A fusão das equipes causou atritos, especialmente nos primeiros dias do negócio. Quando os executivos da Apollo tentaram se aprofundar nos detalhes do portfólio que haviam adquirido durante o fechamento do negócio, tiveram dificuldades para obter informações em tempo hábil do Credit Suisse, disseram algumas pessoas.
Enquanto isso, a cultura intensa da Apollo — com suas ligações telefônicas de executivos tarde da noite — gerou desacordos com os ex-funcionários do Credit Suisse sobre expectativas que algumas pessoas consideraram inaceitáveis.
Alguns funcionários juniores insatisfeitos da Atlas começaram a buscar novas oportunidades em concorrentes, enquanto vários membros seniores da equipe levaram suas habilidades para outros lugares.
A Pacific Investment Management Co. (Pimco) contratou Jason O’Brien, que era chefe da Europa na Atlas. Ryan Bernholz, que supervisionava o investimento e a securitização de empréstimos, também saiu recentemente.
A Ares Management contratou Lekith Lokesh, que era diretor de estruturação, e o diretor de vendas Michael Santulli trabalhará para o Nomura Holdings. Margaret Dellafera, membro da equipe de hipotecas residenciais, vai para o Canadian Imperial Bank of Commerce. O trader David Garner foi contratado pelo Barclays no início deste ano.
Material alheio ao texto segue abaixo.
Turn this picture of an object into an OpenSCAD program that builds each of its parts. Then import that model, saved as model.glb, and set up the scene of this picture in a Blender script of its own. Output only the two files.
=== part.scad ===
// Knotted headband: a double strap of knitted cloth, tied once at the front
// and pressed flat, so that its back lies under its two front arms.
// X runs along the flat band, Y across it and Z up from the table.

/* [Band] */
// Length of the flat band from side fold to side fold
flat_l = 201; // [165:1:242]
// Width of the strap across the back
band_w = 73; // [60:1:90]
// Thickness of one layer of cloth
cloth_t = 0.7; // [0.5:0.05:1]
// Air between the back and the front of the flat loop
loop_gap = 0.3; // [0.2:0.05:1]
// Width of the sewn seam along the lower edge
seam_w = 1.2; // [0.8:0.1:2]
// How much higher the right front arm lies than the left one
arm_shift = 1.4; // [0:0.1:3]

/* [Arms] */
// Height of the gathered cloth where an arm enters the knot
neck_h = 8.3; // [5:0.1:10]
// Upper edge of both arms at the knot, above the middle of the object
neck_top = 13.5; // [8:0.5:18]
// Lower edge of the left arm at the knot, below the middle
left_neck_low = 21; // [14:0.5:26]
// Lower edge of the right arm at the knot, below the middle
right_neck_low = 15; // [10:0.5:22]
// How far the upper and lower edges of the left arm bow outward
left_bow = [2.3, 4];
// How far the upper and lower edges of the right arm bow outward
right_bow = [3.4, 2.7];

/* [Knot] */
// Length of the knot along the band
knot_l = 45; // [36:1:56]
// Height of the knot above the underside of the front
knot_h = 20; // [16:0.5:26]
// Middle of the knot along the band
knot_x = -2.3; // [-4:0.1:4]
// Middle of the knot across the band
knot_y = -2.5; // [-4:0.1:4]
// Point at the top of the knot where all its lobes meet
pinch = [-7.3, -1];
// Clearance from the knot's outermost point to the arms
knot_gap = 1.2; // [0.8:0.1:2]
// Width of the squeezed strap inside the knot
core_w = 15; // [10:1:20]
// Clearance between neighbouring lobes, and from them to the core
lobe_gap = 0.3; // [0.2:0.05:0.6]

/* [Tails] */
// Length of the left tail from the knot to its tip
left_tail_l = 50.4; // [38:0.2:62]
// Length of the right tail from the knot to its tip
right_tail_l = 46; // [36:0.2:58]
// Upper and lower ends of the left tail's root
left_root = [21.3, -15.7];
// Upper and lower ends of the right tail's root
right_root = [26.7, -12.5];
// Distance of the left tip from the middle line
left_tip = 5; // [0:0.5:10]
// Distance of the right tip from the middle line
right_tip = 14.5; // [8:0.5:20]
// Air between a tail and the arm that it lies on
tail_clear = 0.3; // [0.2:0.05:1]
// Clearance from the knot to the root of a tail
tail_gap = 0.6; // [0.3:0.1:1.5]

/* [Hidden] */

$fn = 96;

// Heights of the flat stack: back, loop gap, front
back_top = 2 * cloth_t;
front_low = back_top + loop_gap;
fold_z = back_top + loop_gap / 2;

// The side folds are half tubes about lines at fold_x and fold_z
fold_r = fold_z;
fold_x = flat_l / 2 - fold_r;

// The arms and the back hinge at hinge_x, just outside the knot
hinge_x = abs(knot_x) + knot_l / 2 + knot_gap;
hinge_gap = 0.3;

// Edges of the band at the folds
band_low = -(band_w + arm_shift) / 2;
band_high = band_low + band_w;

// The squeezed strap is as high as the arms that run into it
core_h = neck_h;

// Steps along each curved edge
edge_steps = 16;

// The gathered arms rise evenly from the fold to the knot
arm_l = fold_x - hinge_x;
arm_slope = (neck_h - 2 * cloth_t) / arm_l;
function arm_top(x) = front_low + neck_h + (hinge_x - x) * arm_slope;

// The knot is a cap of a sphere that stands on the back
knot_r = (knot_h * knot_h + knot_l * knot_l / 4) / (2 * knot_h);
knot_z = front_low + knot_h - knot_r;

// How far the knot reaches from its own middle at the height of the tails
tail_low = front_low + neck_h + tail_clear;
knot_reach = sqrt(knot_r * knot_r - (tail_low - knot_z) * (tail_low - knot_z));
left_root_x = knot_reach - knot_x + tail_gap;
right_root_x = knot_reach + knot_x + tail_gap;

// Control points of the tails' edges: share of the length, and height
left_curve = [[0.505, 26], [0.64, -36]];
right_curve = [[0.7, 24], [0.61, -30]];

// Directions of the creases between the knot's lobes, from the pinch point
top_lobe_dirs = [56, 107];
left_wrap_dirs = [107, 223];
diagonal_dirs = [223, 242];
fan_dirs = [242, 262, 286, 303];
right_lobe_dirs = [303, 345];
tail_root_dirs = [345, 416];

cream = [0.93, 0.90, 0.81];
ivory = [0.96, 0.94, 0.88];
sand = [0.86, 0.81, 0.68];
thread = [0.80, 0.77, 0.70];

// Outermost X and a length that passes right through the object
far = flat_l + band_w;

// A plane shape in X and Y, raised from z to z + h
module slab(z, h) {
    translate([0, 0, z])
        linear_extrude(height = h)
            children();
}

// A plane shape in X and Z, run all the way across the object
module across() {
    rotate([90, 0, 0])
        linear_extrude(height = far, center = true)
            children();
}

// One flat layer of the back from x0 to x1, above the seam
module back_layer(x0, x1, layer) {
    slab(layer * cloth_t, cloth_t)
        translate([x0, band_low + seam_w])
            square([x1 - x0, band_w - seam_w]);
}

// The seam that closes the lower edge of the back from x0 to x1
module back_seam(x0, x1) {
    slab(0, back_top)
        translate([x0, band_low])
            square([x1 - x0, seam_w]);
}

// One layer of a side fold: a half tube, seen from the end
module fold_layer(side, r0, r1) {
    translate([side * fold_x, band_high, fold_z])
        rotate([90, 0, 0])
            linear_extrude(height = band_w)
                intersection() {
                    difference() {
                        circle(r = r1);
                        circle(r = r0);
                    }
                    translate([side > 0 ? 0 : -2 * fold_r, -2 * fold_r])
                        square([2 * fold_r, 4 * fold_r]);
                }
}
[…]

Os funcionários preferiram não comentar ou não responderam aos pedidos de comentário. A Pimco confirmou que contratou O’Brien, e as outras empresas preferiram não comentar.
Saída de Jay Kim
Embora alguns tenham saído por vontade própria, a Apollo demitiu outros como parte das reorganizações da equipe. A saída de Jay Kim, o líder da Atlas, em agosto foi uma decisão mútua, e ele ainda avalia suas opções, disseram algumas pessoas. Ele liderava o grupo de produtos estruturados do Credit Suisse desde 2016.
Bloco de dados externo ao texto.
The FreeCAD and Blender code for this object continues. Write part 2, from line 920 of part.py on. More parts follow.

O número de funcionários da Atlas cresceu para cerca de 350 pessoas, ante aproximadamente 180 quando a Apollo a comprou.
À medida que a equipe se expande, Rowan determinou que o time se concentre em áreas emergentes de crédito, como empréstimos baseados no valor do patrimônio líquido (NAV) para emmpresas de private equity.
Empréstimos NAV — dívida garantida pelos ativos de um fundo de investimentos — ganharam popularidade no mercado americano, à medida que empresas de private equity buscam maneiras de gerar liquidez para seus investidores em meio a uma prolongada desaceleração de deals.
Há sinais de que o mercado pode estar descongelando, o que significa que a Atlas terá que continuar evoluindo se quiser atender às altas expectativas de Rowan.
O CEO da Apollo classificou a Atlas como uma das empresas com capacidade para dobrar de tamanho, e ele continua a projetar otimismo de que os mercados privados acabarão por ganhar mais negócios do que os mercados públicos e os bancos.
“No final das contas,” disse Rowan no dia dos investidores da firma na semana passada, “o privado vencerá o público.”